In sportfishing, certain types of fish are deemed keepers. Ones that are not too big (the prime 'breeders') - or too small - not worth the effort to clean them. As I posited last week, this is a great time to be bottom fishing in the market. Just be sure that you are 'keeping' the right stocks in your portfolio.


The too-small fish are the smaller companies that have yet to achieve a self-sustaining level of profitability. They are capital starved and less likely to withstand an economic downturn. With the Tuesat11 Risk Aversion Indicator at 11, (below), there is a buyer's strike on most of these embryonic start-ups and junior companies.



Risk Aversion Indicator




Image : Vivendi Pictures -Spinal Tap




And the mega-cap darlings of the past cycle, such as Apple and Microsoft, are likely going nowhere for the next few years. They are now too big to out-grow the economy and will 'spawn' investment flows into higher-growth and inflation-proof alternatives. They will be sources of cash in the next cycle, succumbing to higher discount rates and resultant compressed valuations.


The sweet spot is the midcap space with many seasoned businesses that are cheap, high-quality companies with clean balance sheets and growing market shares. You can see this effect in the outperformance of the S&P Mid-cap Index versus the large-cap equivalent (below). These stocks have stopped 'under-performing' and look to be 'breaking out' again.



S&P Midcap vs Largecap






The rationale for this is two-fold. They are cheaper than the market and they are more likely to grow faster than the slowing economy, especially if they are gaining market share from larger slow-footed incumbents.


In a scarce labour market environment, and with market-based compensation disappointing, smaller companies are able to offer attractive upside to employees looking to make a move. Think of Schumpter's creative destruction theory for validation. And, with a still-harsh economic environment yet to come, there will be plenty of destruction to go around over the next year or so.


So the bad news for the likes of Peloton and Facebook, will be good news for smaller more nimble entrants who are hoovering up the talent being callously shed by those fading franchises. This is just another reason I believe that the stock market - especially the average stock - will do better than the economy next year. I postulated the reverse in my 2022 forecast and that now seems to have played out.


The equal-weighted S&P should continue to do better than the cap-weighted version (below). So stop obsessing about the 'market' and start accumulating good companies at cheap prices!!

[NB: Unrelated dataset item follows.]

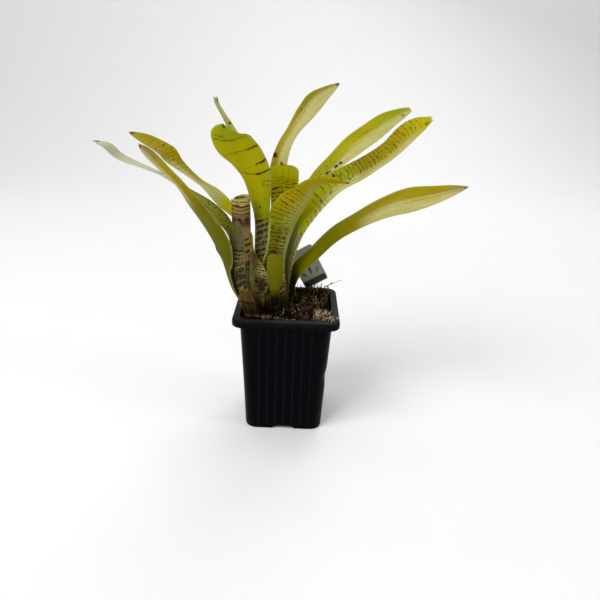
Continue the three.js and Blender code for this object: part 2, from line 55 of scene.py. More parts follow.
# Middle of each rosette at a few heights: x, y, z in millimetres
CENTRE_AXIS = ((-11, 10, 79), (-11, 10, 150))
LEFT_AXIS = (
    (-20.8, -10.8, 80), (-21.9, -10.8, 84), (-25.2, -10.5, 90), (-29, -9, 99), (-31, -7, 115),
    (-31.2, -6, 130), (-31.4, -6, 150), (-31.6, -8.5, 162),
)
# The course of each leaf from its foot to its tip, in millimetres and degrees. heading: the way it
# leans, tip: length of the part that narrows, blunt: how square its end is, 2 for an ellipse.
# sheath: rows round the rosette, as height, radius and wrap
# blade: rows of the free part, as x, y, z, width, roll and wrap
LEAVES = {
    "left_tube_leaf": dict(heading=335, tip=3, sheath=(
        (76, 2.4, 345), (83, 2.6, 345), (90, 3.1, 345), (99, 3.9, 345), (114, 5.1, 345), (126, 5.8, 350),
        (142, 5.7, 350), (158, 5.7, 350),
    )),
    "left_scale_leaf": dict(heading=256, tip=9, sheath=(
        (76, 3.6, 80), (83, 3.9, 85), (90, 4.5, 85), (99, 5.4, 85), (114, 6.6, 80), (128, 7.2, 70),
        (143.5, 7.3, 55),
    )),
    "left_leaf_upper": dict(heading=122, tip=9, blade=(
        (-21.2, -8.2, 75.9, 5, 0, 80), (-23, -8.2, 83, 5.5, 0, 80), (-26.9, -7.6, 90.2, 6.2, 0, 80),
        (-31.2, -5.4, 99.1, 7.5, 0, 80), (-33.5, -2.3, 113.8, 8.9, 0, 78),
        (-33.5, -0.8, 127.9, 9.3, 0, 76), (-33, 0.4, 142, 7.2, -26.4, 72),
        (-42.5, 3.4, 150.2, 10.8, 5, 50), (-52.2, 5.8, 158.7, 14, 24, 40), (-63.1, 8, 166, 13.6, 35, 40),
        (-73.8, 9, 174.4, 14.8, 29.6, 45), (-81.3, 9, 182.1, 16.3, 18.5, 40),
        (-91.8, 9, 187.9, 13.8, 13, 40), (-103.7, 9, 192.9, 7.4, 15.9, 30),
    )),
    "left_leaf_far": dict(heading=164, tip=4, blade=(
        (-23.5, -9.6, 76, 6.3, 0, 75), (-25.5, -9.4, 83.1, 6.8, 0, 75), (-29.3, -8.7, 89.9, 7.9, 0, 78),
        (-34.1, -6.9, 98.7, 9.2, 0, 78), (-37.5, -4.3, 113.6, 10.3, 0, 74),
        (-36.8, -2.3, 128.6, 11.8, 3, 68), (-43.6, 2.2, 139.8, 13.4, -8.9, 50),
        (-53.7, 5.2, 148.8, 12.9, -6.5, 40), (-67, 7.6, 157.3, 10.8, 4.1, 40),
        (-82.9, 10, 166.1, 9.1, 7.2, 40), (-97, 12, 171.1, 9, 0.8, 40), (-104.7, 13, 173.4, 9.8, -3.4, 35),
        (-113.3, 13, 177.4, 9.5, -6.4, 35), (-120.5, 13, 183.5, 8.6, -14.4, 30),
        (-128.5, 13, 186, 3.9, -15, 20),
    )),
    "left_leaf_near": dict(heading=186, tip=8, blade=(
        (-24.6, -10.4, 74.6, 8.7, 0, 76), (-26.7, -10.9, 82.6, 8.8, 0, 76), (-30.7, -10, 89.8, 9.5, 0, 78),
        (-35.6, -8.7, 98.7, 11.6, 0, 80), (-39.5, -7.9, 111.9, 15.3, 10.6, 74),
        (-41.2, -13.2, 121.9, 14.5, 47.7, 60), (-42.8, -14.2, 129.4, 15.9, 46.6, 50),
        (-49.8, -15, 141.6, 16.1, 44.8, 40), (-57.1, -17.4, 152.2, 13.3, 43.1, 40),
        (-66.4, -21, 165.9, 10.6, 41.9, 45), (-73.9, -24, 174.5, 10.5, 41.5, 40),
        (-80.8, -26, 182.2, 10.9, 41.3, 30), (-87.7, -28, 189.7, 8.8, 41.2, 20),
    )),
    "left_outer_sheath": dict(heading=265, tip=6, blade=(
        (-24.3, -15.3, 77.9, 10, 3, 78), (-24.6, -16.6, 85.1, 9.4, 2, 80),
        (-25.9, -16.5, 88.6, 10.6, 1.4, 84), (-27.1, -15.7, 93, 9.7, 0.9, 90),
        (-27.5, -14.1, 98.4, 9.8, -0.2, 92),
    )),
    "centre_leaf_broad": dict(heading=228, tip=7, blunt=2.4, blade=(
        (-16.1, 4.4, 77.1, 11.4, 0, 70), (-16.6, 4.4, 82.8, 13.2, 0, 70), (-17.5, 4.8, 96.1, 16.3, 0, 72),
        (-18.1, 4.8, 109.1, 16.2, 0, 72), (-18.2, 4.3, 123.5, 15.6, 0, 70),
        (-18.8, 3.8, 140.1, 13.9, 3.1, 72), (-20.3, 1.2, 158.8, 16.2, 26.3, 60),
        (-22.6, -3, 172, 20.2, 34.4, 55), (-28.3, -8, 183, 22.2, 39, 45),
        (-34.9, -12.5, 190, 25.3, 32.2, 35), (-38.5, -16.5, 196.1, 24.2, 17.3, 30),
        (-39.8, -20, 202.2, 18.3, -0.1, 26),
    )),
    "centre_leaf_banded": dict(heading=275, tip=8, blade=(
        (-10.4, 2.2, 74.6, 12.2, 0, 66), (-10.3, 0.4, 82.7, 14.3, 0, 70), (-9.5, 1.1, 89.4, 16.8, 0, 72),
        (-10.4, 0.6, 109.6, 16.7, 0, 72), (-8.7, -1.9, 120.4, 14.4, 0, 70),
        (-6.5, -3.4, 133.3, 16.2, 3, 66), (-3.4, -4.8, 147.3, 20.1, -5, 58),
        (1.2, -7.5, 155.1, 18.8, -10, 52), (6.6, -10.5, 161.5, 13.1, -11, 50),
        (12.8, -14.5, 168.4, 9.1, -14, 50), (20.7, -18, 171.1, 6.7, -31, 40),
        (35.3, -21, 171.2, 4.6, -34, 20),
    )),
    "centre_leaf_back": dict(heading=74, tip=8, blade=(
        (-8.6, 18.4, 75.7, 12, 0, 66), (-8.2, 19.4, 83, 13.5, 0, 66), (-7.5, 21.4, 96.9, 16.2, 0, 66),
        (-7.4, 22.6, 114.9, 15.8, 0, 60), (-6.9, 23.6, 134.9, 15.7, 0, 56),
        (-7.2, 23.2, 149.9, 15.1, 0, 56), (-9.4, 22.5, 170.9, 13.1, -6.5, 60),
        (-6, 25, 186.1, 11.6, -12.8, 50), (0.7, 29, 198, 11.9, -14.9, 45), (8.3, 32, 208.9, 13.3, 3.8, 40),
        (15, 35, 216.5, 13.1, 10.4, 40), (28.4, 38, 226.3, 3.6, -2.4, 20),
    )),
    "centre_leaf_narrow": dict(heading=140, tip=5, sheath=(
        (76, 10, 56), (83, 11.2, 58), (97, 13.4, 60), (120, 13.4, 55), (145, 12.5, 48),
    ), blade=(
        (-22.6, 15, 168.4, 7.8, -17.9, 50), (-28.4, 16, 180.2, 6.6, -22.7, 45),
        (-36.4, 18.5, 190, 6.4, -17.6, 40), (-43.1, 21, 200.6, 5.6, -5.5, 40),
        (-49.7, 24, 210.5, 4.9, 12.3, 30), (-51, 25, 214.5, 6.1, 6.6, 20),
    )),
    "centre_leaf_short": dict(heading=60, tip=5, blunt=2.6, sheath=(
        (76, 4.4, 90), (83, 5.2, 90), (97, 7, 90), (115, 8, 95),
    ), blade=(
        (-4, 15, 132, 18, 25, 70), (-4.4, 15.5, 150, 18.5, 30, 50), (-5, 16, 175, 19, 30, 35),
    )),
    "right_leaf_upper": dict(heading=12, tip=8, blade=(
        (-5.1, 14.2, 75, 8, 0, 70), (-4.3, 15.1, 82.4, 9, 0, 72), (-1.7, 15.9, 96.7, 9.5, 0, 72),
        (-2, 15.1, 109.7, 10, 0, 70), (0.9, 15.8, 123.5, 10.5, 5.2, 60), (5, 15.5, 135.6, 13.3, 12.4, 55),
        (9.3, 14.2, 150, 15.4, 25.6, 50), (17.2, 17, 166, 16.5, 26.8, 50), (29.8, 22, 179.5, 16.7, 29, 45),
        (40.7, 26, 189.1, 16.9, 43.3, 40), (51.4, 30, 196.6, 16.5, 46.8, 40),
        (62, 33, 204.5, 14.2, 44.2, 40), (76.8, 37, 212.1, 7, 38.4, 30),
    )),
    "right_leaf_lower": dict(heading=344, tip=8, blade=(
        (-2.4, 8.5, 74.2, 5.7, 13.6, 56), (-3.2, 7, 82.2, 7.2, 24.8, 58), (-2.7, 5, 95.6, 9.8, 56, 60),
        (-1.8, 3.7, 109, 11.6, 62.3, 58), (0.2, 2.3, 122.2, 13.3, 61.4, 50),
        (4.9, -1, 137.1, 14.8, 59.6, 52), (11.8, -2.8, 149.7, 17, 56.1, 50),
        (20.9, -3, 162.4, 17.9, 62.8, 45), (31.7, -5, 171, 15.8, 55.1, 45), (44, -8, 178.6, 15.2, 55, 40),
        (57.6, -11, 189, 14.8, 53.3, 40), (68.8, -13, 201.2, 14.8, 56.4, 40),
        (80.3, -16, 209.2, 8.1, 52.8, 30),
    )),
    "right_leaf_long": dict(heading=350, tip=12, blade=(
        (-0.3, 13.2, 72.1, 12.8, 7, 56), (-0.1, 10.9, 80.9, 15.2, 6.3, 60),
        (1.9, 11.2, 88, 13.8, 37.7, 62), (2.1, 11.7, 94.9, 15.2, 30, 62),
        (5.6, 4.1, 106.9, 11.2, 52.9, 60), (16.4, -2.2, 120.6, 11, 52.8, 55),
        (28.6, -8.8, 135.7, 12.6, 44.7, 50), (42.6, -12.7, 146.4, 13.2, 44.9, 45),
        (56.5, -15.6, 155, 15.8, 43.1, 40), (73, -16, 161.2, 18.9, 45.5, 35),
        (89, -18, 166, 16.4, 29.3, 35), (106.6, -21, 171.8, 8.6, 18.8, 20),
    )),
    "centre_left_sheath": dict(heading=202, tip=3, blade=(
        (-18.5, 5, 77.8, 19.5, 0, 96), (-21.2, 5.3, 86, 20.6, 19.2, 102),
        (-22.1, 6.3, 91.9, 26.7, 16.7, 104), (-20.6, 5.6, 100, 30.4, 13.9, 104),
        (-21.5, 4.7, 108.6, 25.7, 10.6, 84), (-23.7, 3.3, 115.7, 15.3, 7.6, 46),
        (-25.3, 2.1, 122, 9.6, 4.5, 24), (-25.1, 0.6, 132.2, 6.3, 1.5, 10),
    )),
    "centre_right_sheath": dict(heading=302, tip=8, blade=(
        (-5.9, 2.3, 75.2, 13.6, 0, 66), (-4.8, -0.3, 85.8, 14.7, 1.4, 70),
        (-5.2, -3.3, 93.7, 14.9, -0.1, 72), (-6.8, -2.4, 99, 13.5, -1.5, 72),
        (-5, -3.6, 110.4, 8, -2.6, 56),
    )),
    "centre_rear_sheath": dict(heading=92, tip=12, sheath=(
        (76, 11.8, 100), (83, 13.2, 106), (97, 15.6, 110), (114, 16.6, 98), (128, 17.6, 66),
    )),
    "front_short_leaf": dict(heading=268, tip=4, blunt=2.6, blade=(
        (-8.8, -5.8, 85.4, 4.4, 0.3, 40), (-8.4, -7.4, 91.3, 5.7, 0.2, 40), (-8.6, -8.6, 98.4, 7.6, 0, 40),
        (-8.5, -8.6, 109.8, 11.4, -0.1, 45), (-7.9, -8.1, 121, 11.5, -0.2, 40),
    )),
}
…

Equal-weighted vs Cap-weighted S&P 500





An inevitable decline in inflated multiples is another argument that small is beautiful. Those with strong financial quality and below-market pe's should fare better than the past favourites that are still over-owned. Apple's 21 PE seems a bit aspirational still.


Have another look at midsize companies to find some 'keepers' for your portfolio stringer over the next few months. And like fishing, you also need to be patient. Given all the unknowns (who saw Gilts blowing up ?), the bottom you pick may end up being your own.

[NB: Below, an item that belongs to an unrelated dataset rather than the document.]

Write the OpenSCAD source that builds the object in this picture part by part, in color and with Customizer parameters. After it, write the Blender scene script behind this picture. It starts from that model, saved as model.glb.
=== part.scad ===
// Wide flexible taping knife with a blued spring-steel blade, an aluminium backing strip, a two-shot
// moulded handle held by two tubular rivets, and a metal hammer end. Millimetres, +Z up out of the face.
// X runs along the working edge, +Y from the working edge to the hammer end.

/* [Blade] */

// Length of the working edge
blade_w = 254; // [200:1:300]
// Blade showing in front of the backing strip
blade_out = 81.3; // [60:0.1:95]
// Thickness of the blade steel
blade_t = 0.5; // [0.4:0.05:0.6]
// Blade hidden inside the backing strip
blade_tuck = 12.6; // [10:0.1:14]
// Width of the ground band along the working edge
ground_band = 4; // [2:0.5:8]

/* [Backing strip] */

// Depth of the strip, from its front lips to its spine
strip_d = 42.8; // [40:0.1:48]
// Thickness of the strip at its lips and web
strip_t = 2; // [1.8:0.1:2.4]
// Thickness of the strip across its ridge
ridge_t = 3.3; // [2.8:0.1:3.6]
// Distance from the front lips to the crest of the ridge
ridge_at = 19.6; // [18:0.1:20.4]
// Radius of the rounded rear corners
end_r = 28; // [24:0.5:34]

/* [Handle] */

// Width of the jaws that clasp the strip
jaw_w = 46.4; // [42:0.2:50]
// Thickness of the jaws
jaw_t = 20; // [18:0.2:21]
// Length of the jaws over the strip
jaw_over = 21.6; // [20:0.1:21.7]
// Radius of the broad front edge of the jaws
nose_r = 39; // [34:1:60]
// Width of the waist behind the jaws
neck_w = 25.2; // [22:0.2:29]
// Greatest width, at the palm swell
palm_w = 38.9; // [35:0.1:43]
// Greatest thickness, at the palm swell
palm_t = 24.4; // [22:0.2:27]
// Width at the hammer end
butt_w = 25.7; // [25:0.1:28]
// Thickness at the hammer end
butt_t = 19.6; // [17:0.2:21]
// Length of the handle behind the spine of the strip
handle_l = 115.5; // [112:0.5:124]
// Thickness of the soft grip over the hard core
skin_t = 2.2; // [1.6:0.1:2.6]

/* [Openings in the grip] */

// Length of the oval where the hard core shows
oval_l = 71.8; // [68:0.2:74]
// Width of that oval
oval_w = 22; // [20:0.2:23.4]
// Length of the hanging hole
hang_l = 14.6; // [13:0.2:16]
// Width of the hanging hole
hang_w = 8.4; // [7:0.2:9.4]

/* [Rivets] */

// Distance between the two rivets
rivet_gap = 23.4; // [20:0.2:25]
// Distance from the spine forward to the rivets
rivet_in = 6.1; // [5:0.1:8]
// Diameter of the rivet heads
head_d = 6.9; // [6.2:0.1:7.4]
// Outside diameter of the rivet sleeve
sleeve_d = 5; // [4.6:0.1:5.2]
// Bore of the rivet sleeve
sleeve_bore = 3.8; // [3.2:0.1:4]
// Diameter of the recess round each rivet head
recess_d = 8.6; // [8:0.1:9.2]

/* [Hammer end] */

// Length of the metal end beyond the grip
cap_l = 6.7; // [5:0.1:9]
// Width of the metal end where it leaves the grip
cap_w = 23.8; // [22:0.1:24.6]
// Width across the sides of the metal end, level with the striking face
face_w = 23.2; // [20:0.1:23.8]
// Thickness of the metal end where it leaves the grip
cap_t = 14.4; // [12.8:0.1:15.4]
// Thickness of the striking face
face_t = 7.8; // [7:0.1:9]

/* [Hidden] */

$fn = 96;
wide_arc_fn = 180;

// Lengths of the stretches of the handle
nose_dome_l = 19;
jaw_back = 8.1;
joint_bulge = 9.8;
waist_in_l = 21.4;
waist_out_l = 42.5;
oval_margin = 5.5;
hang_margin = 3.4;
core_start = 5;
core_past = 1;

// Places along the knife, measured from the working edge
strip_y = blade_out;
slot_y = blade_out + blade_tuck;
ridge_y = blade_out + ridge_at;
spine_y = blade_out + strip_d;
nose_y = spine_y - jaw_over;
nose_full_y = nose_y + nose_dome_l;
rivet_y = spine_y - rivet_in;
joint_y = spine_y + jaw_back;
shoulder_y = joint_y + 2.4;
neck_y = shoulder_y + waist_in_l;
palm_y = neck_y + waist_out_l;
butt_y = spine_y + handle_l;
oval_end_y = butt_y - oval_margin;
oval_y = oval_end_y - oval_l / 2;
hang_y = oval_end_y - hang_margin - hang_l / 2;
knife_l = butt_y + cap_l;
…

Risk Model: 1/5 - Risk Off


Last week's 'too hot' employment data truncated a bounce that was based more on the hope of a Fed pivot than anything else. There is certainly bad news coming, given the global deceleration and inverted yield curve. But it will likely not show up in employment for a few more months, especially going into the twin retail frenzies of Black Friday and Christmas. So with the Fed's eyes firmly on this trailing metric, it becomes increasingly (and depressingly) obvious that we are in for a hard landing in early 2023.

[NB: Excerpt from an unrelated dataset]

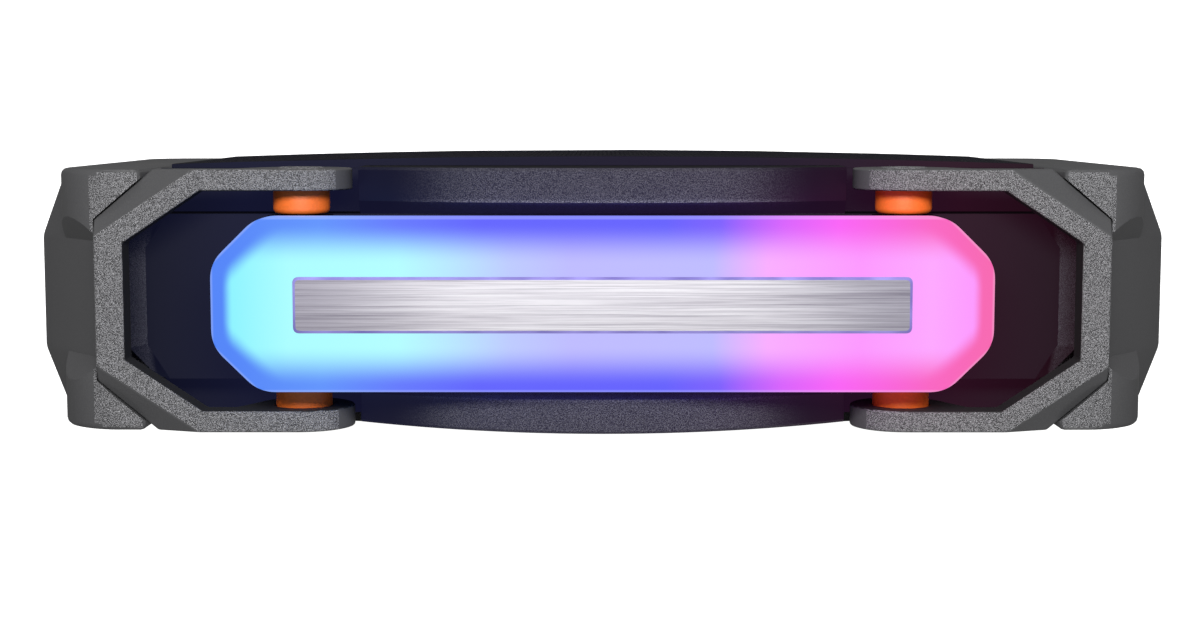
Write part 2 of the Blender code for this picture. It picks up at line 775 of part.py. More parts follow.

The sentiment chart below is bumping along the bottom like a fishing lure. Don't look for that to change quickly, as there is self-fulfilling nature to most bear markets. Signs of capitulation are starting to show in the fund flows that are now heavily tilted to cash-equivalent, short-duration fixed income for the first time this year. A Vix spike would be a good signpost as I pointed out a few weeks back. That possibility looks to be back on the table now that the coincident data for both jobs and CPI are staying stubbornly high and the Fed so intransigently hawkish.